[207] 'Secundum humanam substantiam dereliquerat terrain cum ascendisset in cœlum.'—Fulg. ad Thrasimundum, lib. ii.
[208] Michelet, Hist. de France; the volume entitled 'La Réforme.'
CHAPTER X.
THE KING'S ANGER.
(Autumn 1534.)
=A NEW MISSIVE.=
THE terrible placard posted up during the night in Paris and over a great part of France, 'in every corner,' says Sturm,[209] produced an immense sensation. The people were agitated, the women and the weak alarmed, and the magistrates filled with indignation.[210] But the adversaries of popery did not relax their blows. At almost the same time there appeared another treatise 'against the pope's traffickers and taverners.' This writing, which was less evangelical, was rather in the mocking spirit of Erasmus. 'Everything must subserve the cupidity of the priests,' it said; 'heaven, earth, and hell, time, all creatures animate and inanimate, wine, bread, and oil, flax, milk, butter, cheese, water, salt, fire, and fumigations.... From all these they knew how to extract ... silver and gold. And the dress of the dealer adds to the price of his wares, for a mass by an abbot or a bishop costs more than one by a curate or a friar. Like women of ill fame, they sell their shame all the dearer the gayer the ornaments they wear.'[211] The agitation increased hourly; priests and friars, scattered among the groups of citizens and people, fomented their anger, increased their terror, and circulated false reports. 'The heretics,' it was said, 'have resolved to surprise the catholics during divine service, and to murder men, women, and children without mercy.' An absurd imputation, invented, says a Romish historian, to make the reformers odious. It was believed all the same, and horrible rumours began shortly to circulate among the crowd. 'A frightful plot has been laid against the State and the Church. This placard is the signal; the heretics intend to fire the churches and palaces, massacre the catholics, abolish the monarchy, and reduce the kingdom to a desert.... Death to the Lutherans!'
Nowhere was the fury so great as at the Sorbonne among the doctors: the first outbreak of their anger was incredibly violent.'This action,' says the chronicler, 'led them into such fury that their former violence seemed tolerable. No tempest ever equalled it in severity.'[212] The thunderbolt was destined, however, to be launched from a different quarter.

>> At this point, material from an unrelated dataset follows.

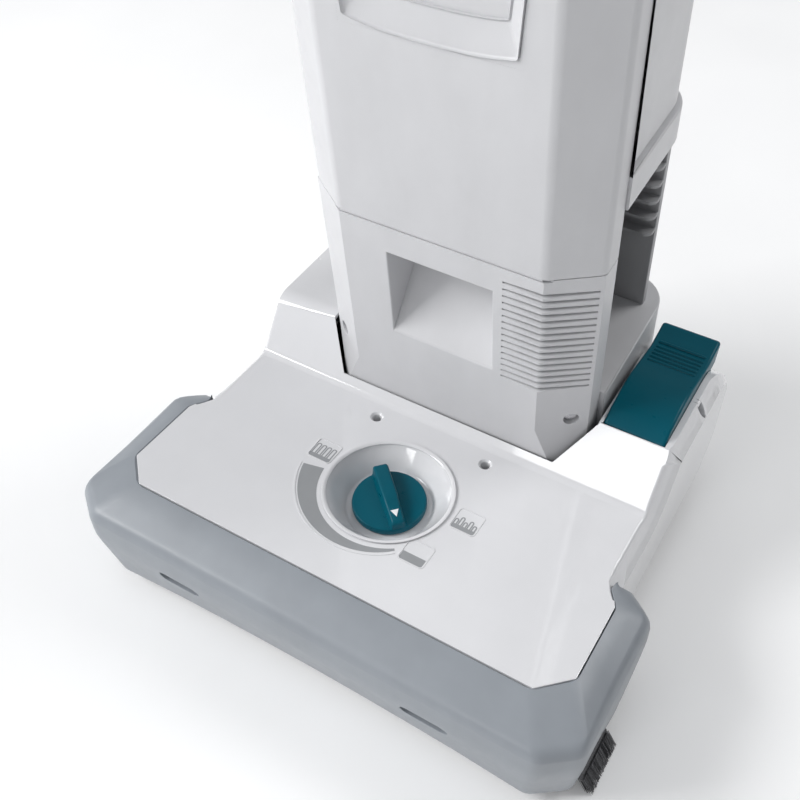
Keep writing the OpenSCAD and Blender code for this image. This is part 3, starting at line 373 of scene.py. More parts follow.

Francis I., who was then at Blois, had for some time felt a certain uneasiness with regard to the Reform. One day in 1534, when he was complaining of the pope to the nuncio, and insinuating that France might easily imitate the example of Henry VIII., 'Frankly, sire,' replied the nuncio, 'you will be the first to suffer; the religion of a people cannot be changed without their next demanding the change of the prince.' It had been of no use to tell Francis that neither the German princes, nor Henry VIII. himself, had been dethroned by the Reformation: the nuncio's words had sunk like an arrow into his heart.
=THE PLACARD ON THE KING'S DOOR.=
Blois was not exempt from the evangelical movement, and the Reform had made its way among the choristers of the royal chapel: it was one of these who was commissioned to post up the placards in that city. Being of a daring and enthusiastic temperament, this individual resolved to post the protestant manifesto in the castle itself, to which he had easy access.[213] Entering it at a favourable moment, he crept with his handbills as far as the king's chamber, and being satisfied that there were no servants or courtiers in the gallery, he fastened the paper to His Majesty's door, and then retired hastily.[214] This imprudent and guilty action, for it was disrespectful, was to be cruelly atoned for.